If $T \in L(\mathbb R^2)$ with $T^3 = I$, then is $T$ an isometry? I am aware that there are infinitely many $S \in L(\mathbb R^2)$ such that $S^2 = I$, and $S$ is not an isometry. Can I generalize the result for $T^n = I$, where $n >2$?
 A: An equation like $S^n = I$ will generally tell you something about the minimal polynomial of $S$. This in turn tells you something about the (complex) eigenvalues and to which matrices $S$ might be similar. However, being an isometry (i.e. orthogonal) is generally not preserved under similarity. For example, the matrix
$$
  \begin{pmatrix}0 && 1 \\ 1 && 0\end{pmatrix}
$$
is orthogonal whereas
$$
  \begin{pmatrix}1 && 1 \\ 0 && 1\end{pmatrix} \begin{pmatrix}0 && 1 \\ 1 && 0\end{pmatrix} \begin{pmatrix}1 && -1 \\ 0 && 1\end{pmatrix} = \begin{pmatrix}1 && 0 \\ 1 && -1\end{pmatrix}
$$
is not. (Note that the matrices I multiplied on the left and right are inverse to each other.) So you shouldn't expect an equation like that to tell you anything about the matrix being an isometry, except in very special cases (like $S^1 = I$). Because isometries are rare compared to all linear maps, I would expect to find infinitely many counter-examples.
For your specific problem, if $S$ is an endomorphism of $\mathbb{R}^2$ with $S^n = I$, then $S$ is a zero of the polynomial $t^n - 1$ which factors (over $\mathbb{R}$) into

*

*$t - 1$,

*$t + 1$ (if $n$ is even), and

*$(t - e^{2\pi ik/n})(t - e^{-2\pi ik/n}) = t^2 - 2 \cos(2\pi k/n) + 1$ for $1 \leq k < n/2$.

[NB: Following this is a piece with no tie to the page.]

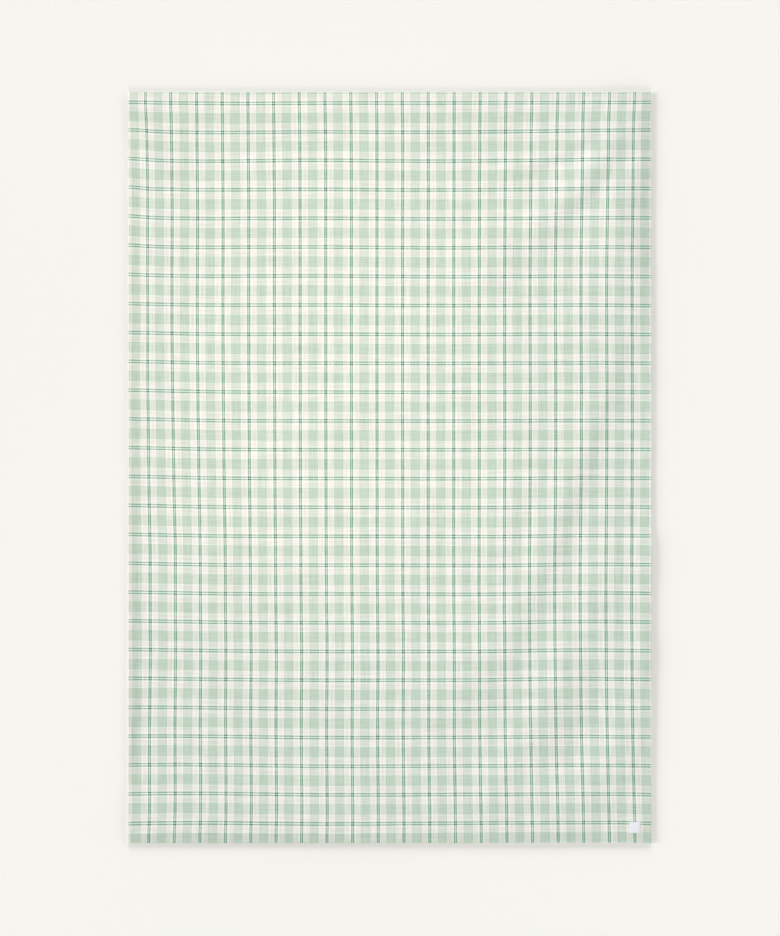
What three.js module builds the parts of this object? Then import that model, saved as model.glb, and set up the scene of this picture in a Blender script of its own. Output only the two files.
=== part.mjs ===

(This is because the complex roots are the $n$-th roots of unity, i.e. $e^{2\pi i k/n}$ for $0 \leq k < n$.)
The minimal polynomial of $S$ hence is a product of some of these polynomials. Its degree is at most $2$, so it can be

*

*$t - 1$, in which case $S = I$ and $S$ is orthogonal;

*$t + 1$, in which case $S = -I$ and $S$ is orthogonal;

*$(t - 1)(t + 1)$, (if $n$ is even), in which case $S$ is similar to the matrix considered above, (alternatively, in this case we have the stronger condition $S^2 = I$ and you know that infinitely many counter-examples exist); or

*one of the factors considered in 3. above and $S$ is similar to the companion matrix $$\begin{pmatrix}0 && -1 \\ 1 && 2 \cos (2\pi k/n)\end{pmatrix}$$ of that polynomial, which is not orthogonal (as $\cos(2 \pi k /n)$ is never $0$ for the values of $k$ under consideration).

For any $n \geq 3$, the last case can occur, and for $n = 2$, the third case can occur.